Memory cafe a safe place for socialization

When Diane Cagan thinks back to her first time at a “memory cafe,” it’s all smiles.

It was “just perfect,” she says. “It was better than I ever expected.”

The Penn Memory Center began hosting memory cafes in December. They are exclusively for people like Cagan’s husband, Paul, who have Alzheimer’s disease or other memory problems, and their caregivers. It’s a safe space without judgment or fear, created to boost comfortable interaction with others in similar situations.

“My husband is in his fourth year of the disease, and he’s gotten very quiet,” Cagan says. “It gets to a point where he’s afraid to talk because he’ll say the wrong words.”

On Friday, Dec. 4, the pair headed to Christ Church for the very first Penn memory cafe.
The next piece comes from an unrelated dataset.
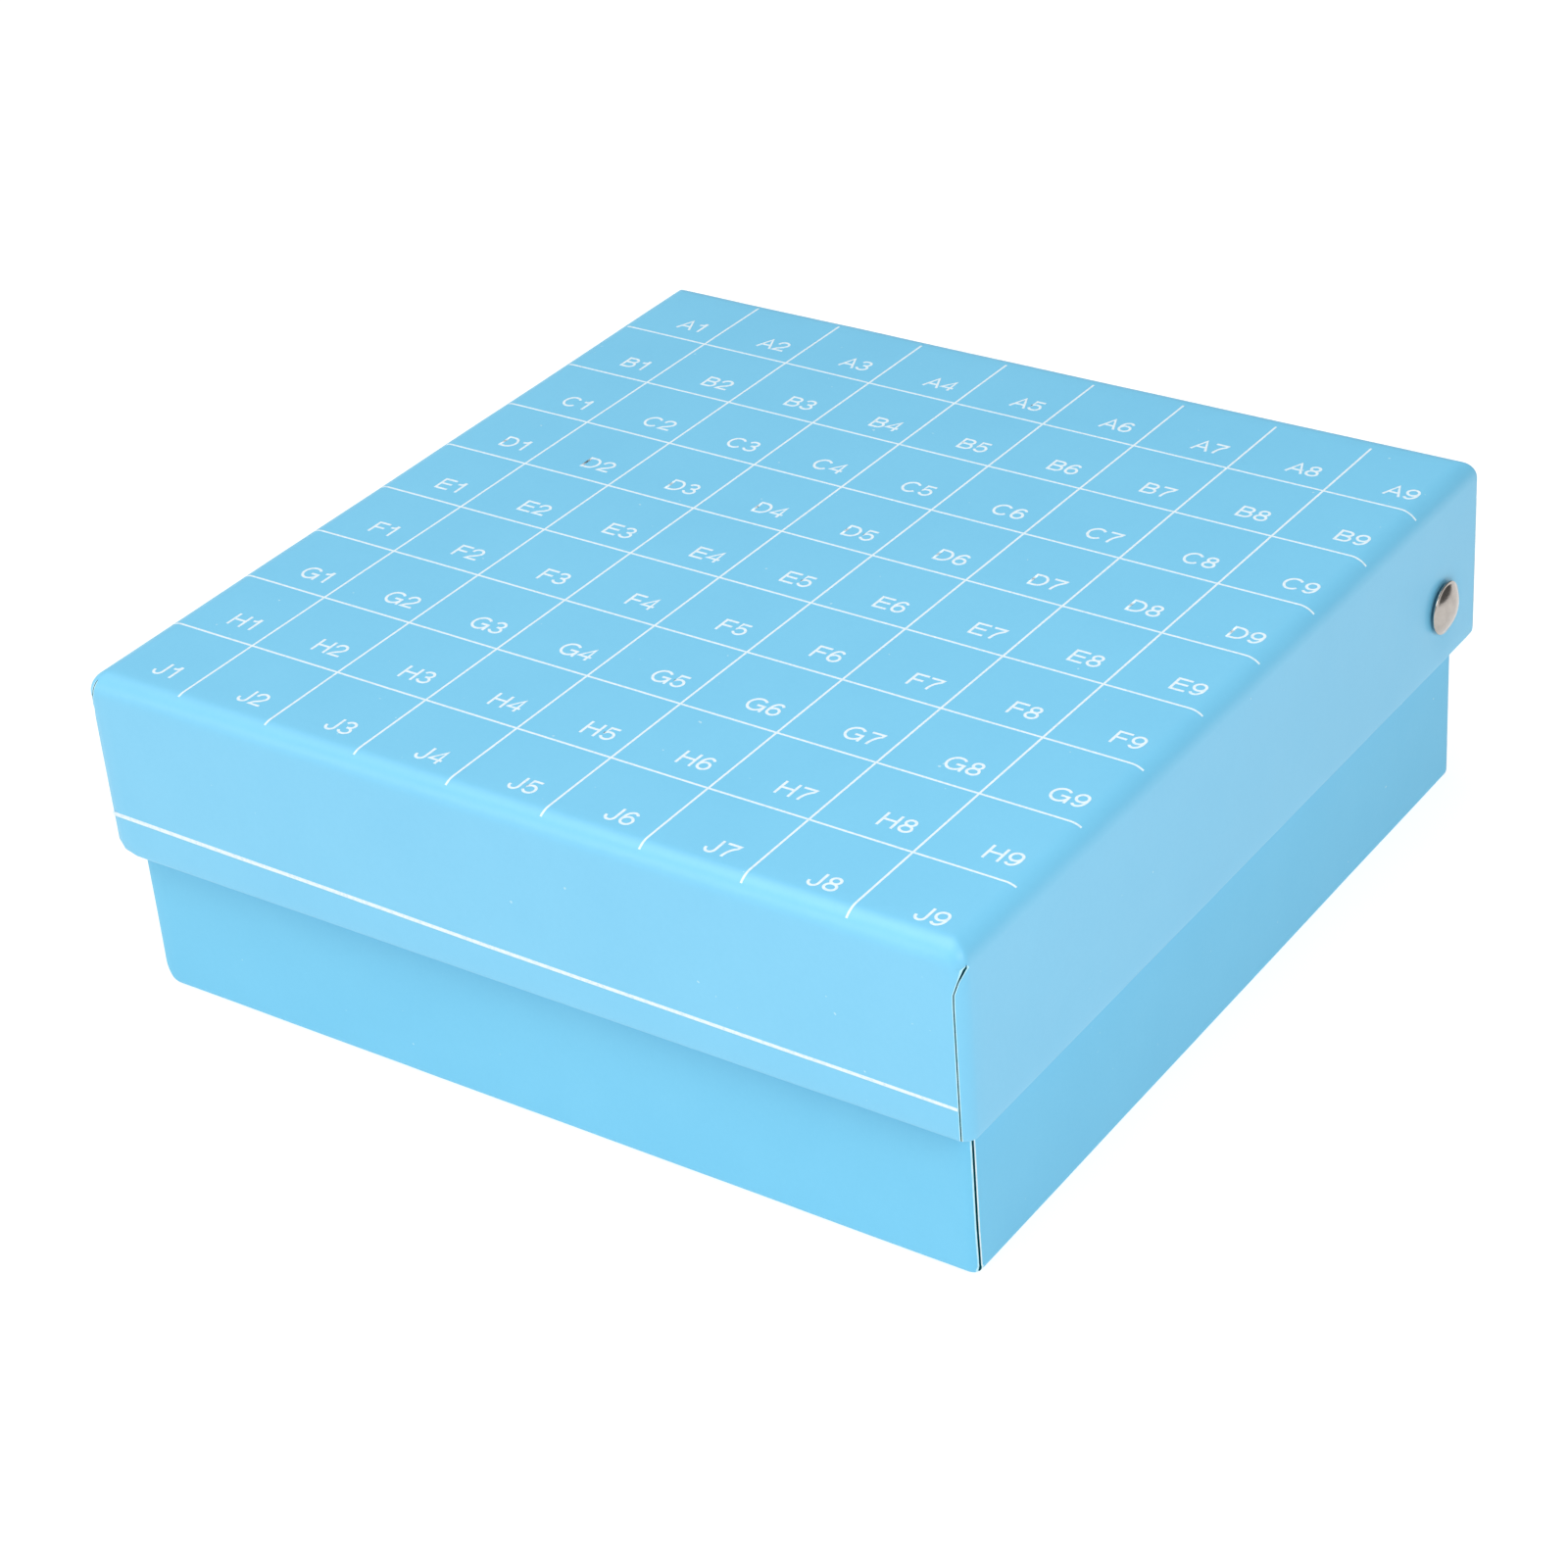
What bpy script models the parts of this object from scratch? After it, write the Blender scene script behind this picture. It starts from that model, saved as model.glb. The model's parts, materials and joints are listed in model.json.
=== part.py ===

About 13 other Penn Memory Center patients did the same. Cagan was interested in how her husband would handle the new situation.

“I left his side to talk with some others, and when I came back he was surrounded by three other people, just chatting and enjoying himself,” Cagan says.

Seen often in parts of Europe, a memory cafe is a new concept to the Philadelphia area. There’s no agenda to the hour-and-a-half-long afternoon experience—it’s supposed to be just like any other cafe.

Genevieve Ilg, a Penn master’s in social work student, presented the idea of starting a local memory cafe last summer to Felicia Greenfield, her internship supervisor at the Penn Memory Center.

“I wanted to create a space for people with memory problems where they won’t experience stigma or any other sort of misunderstandings,” Ilg says. “I wanted it to make them feel themselves without any sort of compromise.”

Greenfield, the Penn Memory Center’s director of clinical research operations and care programs, gave Ilg the green light, and the two have been coordinating cafes since.

“It’s difficult sometimes to bring people with Alzheimer’s disease into public because they might be disoriented or they might be inappropriate, and sometimes the caregiver feels embarrassed or it’s hard to manage it,” Greenfield says. “As a result, families who are dealing with Alzheimer’s disease tend to withdraw socially and become more isolated.”

That’s a problem, Greenfield explains, because social engagement is “one of the key aspects of healthy aging.” People with memory problems need to be social now more than ever.

“The memory cafe allows the patients to get out and engage in a non-restrictive environment, and they get to be with their caregiver,” she says. “The same goes for the caregivers who feel like they need to be with the patient. We don’t want the caregivers to leave, but they don’t necessarily have to sit next to who they came with.”

There is a pop-up memory cafe slated for every month through April at Christ Church Neighborhood House, 20 N. American St. Times vary. Greenfield and Ilg have secured a partnership with Kitchen Gia, which donates coffee and pastries. Right now, the memory cafes are being advertised strictly to Penn patients—mostly who live at home with their caregivers.

“We’re starting small and seeing what evolves,” Greenfield says. “If there were a way, we’d love to bring it into the suburbs, and extend it to people outside of the Penn network.”

Either way, you can expect to see Diane and Paul Cagan there.

“Unless something really important interferes, we’ll be at all of the memory cafes,” Diane Cagan says. “I’m really happy Penn Memory Center started this. I am genuinely thrilled.”